#### STATED EXERCISE:
Please quote exactly the lines below from the line containing "const root = new THREE.Group();" to the line containing "for node in", both lines included, and nothing else.

^^^^^^^^^^^^^^^^

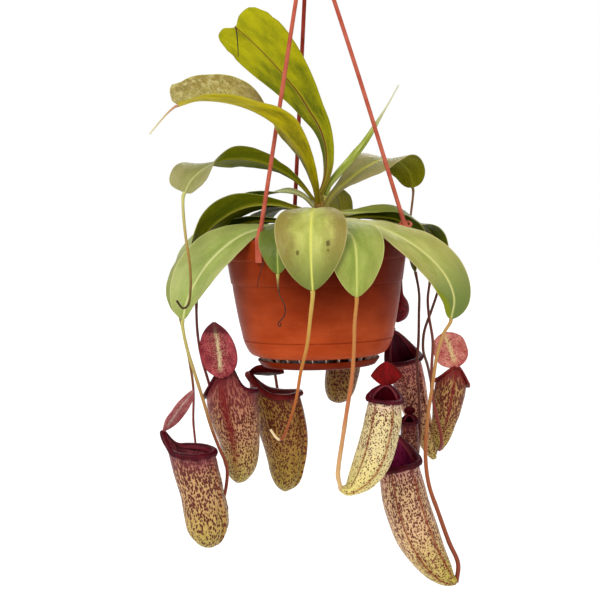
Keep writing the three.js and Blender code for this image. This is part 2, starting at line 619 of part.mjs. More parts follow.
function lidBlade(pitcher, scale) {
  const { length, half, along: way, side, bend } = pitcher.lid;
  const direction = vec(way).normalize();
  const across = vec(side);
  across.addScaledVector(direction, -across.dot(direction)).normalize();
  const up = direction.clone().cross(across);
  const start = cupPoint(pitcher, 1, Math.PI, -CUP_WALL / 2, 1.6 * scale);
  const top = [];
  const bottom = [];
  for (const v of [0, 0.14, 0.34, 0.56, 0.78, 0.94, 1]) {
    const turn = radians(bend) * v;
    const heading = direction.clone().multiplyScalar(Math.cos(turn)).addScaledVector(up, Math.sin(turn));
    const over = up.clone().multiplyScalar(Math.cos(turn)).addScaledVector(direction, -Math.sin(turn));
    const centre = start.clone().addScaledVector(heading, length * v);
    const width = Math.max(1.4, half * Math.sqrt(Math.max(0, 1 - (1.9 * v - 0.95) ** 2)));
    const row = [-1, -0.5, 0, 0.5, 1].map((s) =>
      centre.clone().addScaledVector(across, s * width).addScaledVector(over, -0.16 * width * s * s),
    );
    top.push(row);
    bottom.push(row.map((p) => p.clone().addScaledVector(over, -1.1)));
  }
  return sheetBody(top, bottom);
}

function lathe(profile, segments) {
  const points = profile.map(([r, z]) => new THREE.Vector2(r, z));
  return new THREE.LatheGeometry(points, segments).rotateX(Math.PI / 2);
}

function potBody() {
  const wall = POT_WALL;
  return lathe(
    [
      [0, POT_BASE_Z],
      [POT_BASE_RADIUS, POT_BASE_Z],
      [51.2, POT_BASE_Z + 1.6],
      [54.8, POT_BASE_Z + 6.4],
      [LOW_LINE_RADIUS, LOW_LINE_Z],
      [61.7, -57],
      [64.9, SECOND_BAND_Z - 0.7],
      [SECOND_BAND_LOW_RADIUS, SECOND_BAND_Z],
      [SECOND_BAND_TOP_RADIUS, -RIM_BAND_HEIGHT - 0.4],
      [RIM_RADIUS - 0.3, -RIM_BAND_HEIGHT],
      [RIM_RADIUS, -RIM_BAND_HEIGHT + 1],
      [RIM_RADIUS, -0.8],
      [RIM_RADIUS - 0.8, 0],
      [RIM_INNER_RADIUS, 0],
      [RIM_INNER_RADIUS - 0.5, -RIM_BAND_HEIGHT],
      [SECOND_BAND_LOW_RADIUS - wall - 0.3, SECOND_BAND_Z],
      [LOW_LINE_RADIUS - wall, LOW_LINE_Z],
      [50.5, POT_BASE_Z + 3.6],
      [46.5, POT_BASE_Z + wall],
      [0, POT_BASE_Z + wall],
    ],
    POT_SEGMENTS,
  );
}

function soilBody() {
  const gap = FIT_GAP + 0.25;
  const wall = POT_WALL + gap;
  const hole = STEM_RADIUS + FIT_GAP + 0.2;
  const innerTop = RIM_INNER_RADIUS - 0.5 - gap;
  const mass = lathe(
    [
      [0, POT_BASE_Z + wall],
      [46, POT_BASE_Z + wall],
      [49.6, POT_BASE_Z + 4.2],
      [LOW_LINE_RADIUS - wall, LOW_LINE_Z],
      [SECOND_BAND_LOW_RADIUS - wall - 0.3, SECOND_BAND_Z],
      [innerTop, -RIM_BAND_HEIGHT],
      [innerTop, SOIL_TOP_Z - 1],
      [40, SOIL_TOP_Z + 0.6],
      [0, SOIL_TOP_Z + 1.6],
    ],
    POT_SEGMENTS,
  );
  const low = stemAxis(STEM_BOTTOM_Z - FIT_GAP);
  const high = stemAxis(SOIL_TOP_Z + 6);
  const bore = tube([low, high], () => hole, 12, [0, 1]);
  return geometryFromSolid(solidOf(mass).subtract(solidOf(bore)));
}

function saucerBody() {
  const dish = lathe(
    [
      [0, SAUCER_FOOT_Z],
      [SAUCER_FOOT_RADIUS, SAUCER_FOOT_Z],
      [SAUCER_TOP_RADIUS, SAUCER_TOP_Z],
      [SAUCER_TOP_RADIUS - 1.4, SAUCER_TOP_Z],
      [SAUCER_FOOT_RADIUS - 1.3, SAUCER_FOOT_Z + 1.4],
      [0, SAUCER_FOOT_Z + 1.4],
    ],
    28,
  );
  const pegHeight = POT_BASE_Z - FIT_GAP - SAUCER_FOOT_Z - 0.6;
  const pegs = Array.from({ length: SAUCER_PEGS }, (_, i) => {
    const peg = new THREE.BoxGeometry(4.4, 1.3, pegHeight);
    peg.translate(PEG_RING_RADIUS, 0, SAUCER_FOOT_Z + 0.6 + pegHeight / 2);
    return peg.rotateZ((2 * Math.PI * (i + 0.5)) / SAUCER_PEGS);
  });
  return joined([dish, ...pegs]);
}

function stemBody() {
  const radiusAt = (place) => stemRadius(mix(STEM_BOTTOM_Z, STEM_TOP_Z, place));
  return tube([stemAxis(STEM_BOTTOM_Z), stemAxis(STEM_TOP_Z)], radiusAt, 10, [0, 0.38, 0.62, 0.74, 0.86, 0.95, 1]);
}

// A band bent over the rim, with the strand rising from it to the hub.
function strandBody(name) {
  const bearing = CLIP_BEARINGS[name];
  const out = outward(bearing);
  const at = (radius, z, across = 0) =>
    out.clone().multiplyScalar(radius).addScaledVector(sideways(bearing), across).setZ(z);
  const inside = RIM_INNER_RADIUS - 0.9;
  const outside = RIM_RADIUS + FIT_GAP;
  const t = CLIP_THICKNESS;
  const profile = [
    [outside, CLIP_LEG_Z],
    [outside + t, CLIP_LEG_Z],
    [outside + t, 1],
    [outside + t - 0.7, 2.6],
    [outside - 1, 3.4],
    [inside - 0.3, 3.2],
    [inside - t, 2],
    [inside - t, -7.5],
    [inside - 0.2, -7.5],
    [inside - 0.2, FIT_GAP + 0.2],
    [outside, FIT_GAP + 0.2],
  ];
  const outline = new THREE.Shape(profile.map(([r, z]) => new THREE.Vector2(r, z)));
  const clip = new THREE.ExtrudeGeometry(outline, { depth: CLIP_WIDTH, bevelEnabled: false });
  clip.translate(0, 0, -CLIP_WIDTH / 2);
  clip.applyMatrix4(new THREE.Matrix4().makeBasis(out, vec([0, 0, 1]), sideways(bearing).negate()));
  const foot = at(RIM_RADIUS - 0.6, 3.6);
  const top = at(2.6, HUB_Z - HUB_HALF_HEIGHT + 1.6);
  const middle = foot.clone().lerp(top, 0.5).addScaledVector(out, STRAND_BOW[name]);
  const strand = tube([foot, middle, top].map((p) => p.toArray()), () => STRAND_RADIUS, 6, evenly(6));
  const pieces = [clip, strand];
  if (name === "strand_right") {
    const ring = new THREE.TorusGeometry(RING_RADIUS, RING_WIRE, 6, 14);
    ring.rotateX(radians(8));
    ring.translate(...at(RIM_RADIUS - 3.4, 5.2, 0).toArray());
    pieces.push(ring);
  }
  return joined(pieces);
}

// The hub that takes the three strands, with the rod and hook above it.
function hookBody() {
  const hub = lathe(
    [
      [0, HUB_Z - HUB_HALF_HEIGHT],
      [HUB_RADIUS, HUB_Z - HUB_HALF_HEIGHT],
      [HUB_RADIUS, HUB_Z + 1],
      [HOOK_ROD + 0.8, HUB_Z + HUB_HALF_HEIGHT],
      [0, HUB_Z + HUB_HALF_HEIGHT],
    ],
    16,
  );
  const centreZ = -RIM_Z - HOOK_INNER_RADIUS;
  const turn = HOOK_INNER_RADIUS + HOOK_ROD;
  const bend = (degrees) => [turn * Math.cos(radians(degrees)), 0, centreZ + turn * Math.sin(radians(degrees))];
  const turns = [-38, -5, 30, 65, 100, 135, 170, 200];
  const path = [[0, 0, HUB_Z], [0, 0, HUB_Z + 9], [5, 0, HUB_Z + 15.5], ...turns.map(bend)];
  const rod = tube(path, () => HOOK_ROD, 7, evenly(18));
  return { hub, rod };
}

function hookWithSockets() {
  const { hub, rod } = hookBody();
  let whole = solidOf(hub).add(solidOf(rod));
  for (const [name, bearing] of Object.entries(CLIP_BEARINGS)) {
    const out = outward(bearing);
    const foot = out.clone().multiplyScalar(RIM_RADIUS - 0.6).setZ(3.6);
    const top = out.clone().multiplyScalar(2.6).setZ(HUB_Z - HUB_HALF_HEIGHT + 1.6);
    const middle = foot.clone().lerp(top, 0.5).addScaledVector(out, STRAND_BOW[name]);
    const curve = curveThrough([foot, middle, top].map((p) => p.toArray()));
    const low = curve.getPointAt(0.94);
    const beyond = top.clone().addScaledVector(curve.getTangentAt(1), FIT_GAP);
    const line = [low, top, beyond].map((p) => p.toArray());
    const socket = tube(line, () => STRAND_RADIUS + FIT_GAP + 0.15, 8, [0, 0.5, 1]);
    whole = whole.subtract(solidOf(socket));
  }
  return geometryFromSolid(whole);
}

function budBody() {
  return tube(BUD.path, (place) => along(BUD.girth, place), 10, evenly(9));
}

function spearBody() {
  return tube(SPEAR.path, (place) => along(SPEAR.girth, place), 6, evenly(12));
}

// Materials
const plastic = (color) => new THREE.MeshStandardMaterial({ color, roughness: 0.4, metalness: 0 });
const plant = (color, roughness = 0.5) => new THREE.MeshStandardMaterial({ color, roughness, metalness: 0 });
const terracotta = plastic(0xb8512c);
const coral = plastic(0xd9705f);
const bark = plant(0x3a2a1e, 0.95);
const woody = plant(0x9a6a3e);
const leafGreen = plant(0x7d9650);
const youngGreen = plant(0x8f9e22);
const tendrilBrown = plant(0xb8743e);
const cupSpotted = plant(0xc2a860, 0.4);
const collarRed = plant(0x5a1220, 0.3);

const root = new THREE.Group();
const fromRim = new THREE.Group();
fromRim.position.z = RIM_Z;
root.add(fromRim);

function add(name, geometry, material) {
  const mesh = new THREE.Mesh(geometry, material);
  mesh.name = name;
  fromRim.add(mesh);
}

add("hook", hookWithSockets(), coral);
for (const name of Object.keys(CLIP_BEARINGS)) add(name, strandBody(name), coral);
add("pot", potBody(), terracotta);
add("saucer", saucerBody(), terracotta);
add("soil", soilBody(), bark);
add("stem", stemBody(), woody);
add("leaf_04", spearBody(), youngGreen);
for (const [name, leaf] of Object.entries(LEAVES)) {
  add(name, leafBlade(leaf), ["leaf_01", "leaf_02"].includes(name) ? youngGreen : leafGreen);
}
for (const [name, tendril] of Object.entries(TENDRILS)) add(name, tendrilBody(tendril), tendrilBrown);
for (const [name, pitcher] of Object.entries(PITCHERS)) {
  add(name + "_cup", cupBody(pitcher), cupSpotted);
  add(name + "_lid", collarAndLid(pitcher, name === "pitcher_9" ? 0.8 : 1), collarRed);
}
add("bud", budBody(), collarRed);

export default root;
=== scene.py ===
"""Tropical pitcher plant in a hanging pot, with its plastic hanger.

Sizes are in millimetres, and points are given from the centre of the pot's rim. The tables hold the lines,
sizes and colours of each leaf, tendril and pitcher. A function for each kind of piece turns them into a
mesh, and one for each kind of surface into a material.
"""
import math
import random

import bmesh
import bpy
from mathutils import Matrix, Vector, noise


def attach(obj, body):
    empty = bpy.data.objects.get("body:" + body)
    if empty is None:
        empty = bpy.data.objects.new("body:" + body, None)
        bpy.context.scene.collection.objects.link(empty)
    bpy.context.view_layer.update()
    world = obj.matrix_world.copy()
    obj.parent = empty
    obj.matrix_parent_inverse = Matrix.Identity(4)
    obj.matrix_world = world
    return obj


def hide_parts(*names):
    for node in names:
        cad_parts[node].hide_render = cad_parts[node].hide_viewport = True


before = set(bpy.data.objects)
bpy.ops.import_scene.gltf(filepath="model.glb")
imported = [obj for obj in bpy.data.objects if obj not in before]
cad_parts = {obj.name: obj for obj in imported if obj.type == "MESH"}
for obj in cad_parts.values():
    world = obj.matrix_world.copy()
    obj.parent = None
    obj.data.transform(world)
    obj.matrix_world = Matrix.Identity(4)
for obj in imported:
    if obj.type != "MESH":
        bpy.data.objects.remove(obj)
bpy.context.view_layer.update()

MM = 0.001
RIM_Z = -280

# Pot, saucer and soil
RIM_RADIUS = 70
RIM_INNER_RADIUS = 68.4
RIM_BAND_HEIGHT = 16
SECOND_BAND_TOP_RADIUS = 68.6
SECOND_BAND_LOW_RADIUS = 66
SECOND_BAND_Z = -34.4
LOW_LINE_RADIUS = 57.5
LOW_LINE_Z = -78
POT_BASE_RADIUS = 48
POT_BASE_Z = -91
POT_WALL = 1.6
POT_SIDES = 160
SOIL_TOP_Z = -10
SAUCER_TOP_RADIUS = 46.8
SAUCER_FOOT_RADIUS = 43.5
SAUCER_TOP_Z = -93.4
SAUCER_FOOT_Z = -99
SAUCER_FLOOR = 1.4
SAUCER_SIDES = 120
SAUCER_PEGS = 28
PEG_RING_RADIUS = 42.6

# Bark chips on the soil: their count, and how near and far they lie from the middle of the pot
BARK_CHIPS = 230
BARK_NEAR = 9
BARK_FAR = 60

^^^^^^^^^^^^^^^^

#### IN RESPONSE:
const root = new THREE.Group();
const fromRim = new THREE.Group();
fromRim.position.z = RIM_Z;
root.add(fromRim);

function add(name, geometry, material) {
  const mesh = new THREE.Mesh(geometry, material);
  mesh.name = name;
  fromRim.add(mesh);
}

add("hook", hookWithSockets(), coral);
for (const name of Object.keys(CLIP_BEARINGS)) add(name, strandBody(name), coral);
add("pot", potBody(), terracotta);
add("saucer", saucerBody(), terracotta);
add("soil", soilBody(), bark);
add("stem", stemBody(), woody);
add("leaf_04", spearBody(), youngGreen);
for (const [name, leaf] of Object.entries(LEAVES)) {
  add(name, leafBlade(leaf), ["leaf_01", "leaf_02"].includes(name) ? youngGreen : leafGreen);
}
for (const [name, tendril] of Object.entries(TENDRILS)) add(name, tendrilBody(tendril), tendrilBrown);
for (const [name, pitcher] of Object.entries(PITCHERS)) {
  add(name + "_cup", cupBody(pitcher), cupSpotted);
  add(name + "_lid", collarAndLid(pitcher, name === "pitcher_9" ? 0.8 : 1), collarRed);
}
add("bud", budBody(), collarRed);

export default root;
=== scene.py ===
"""Tropical pitcher plant in a hanging pot, with its plastic hanger.

Sizes are in millimetres, and points are given from the centre of the pot's rim. The tables hold the lines,
sizes and colours of each leaf, tendril and pitcher. A function for each kind of piece turns them into a
mesh, and one for each kind of surface into a material.
"""
import math
import random

import bmesh
import bpy
from mathutils import Matrix, Vector, noise


def attach(obj, body):
    empty = bpy.data.objects.get("body:" + body)
    if empty is None:
        empty = bpy.data.objects.new("body:" + body, None)
        bpy.context.scene.collection.objects.link(empty)
    bpy.context.view_layer.update()
    world = obj.matrix_world.copy()
    obj.parent = empty
    obj.matrix_parent_inverse = Matrix.Identity(4)
    obj.matrix_world = world
    return obj


def hide_parts(*names):
    for node in names:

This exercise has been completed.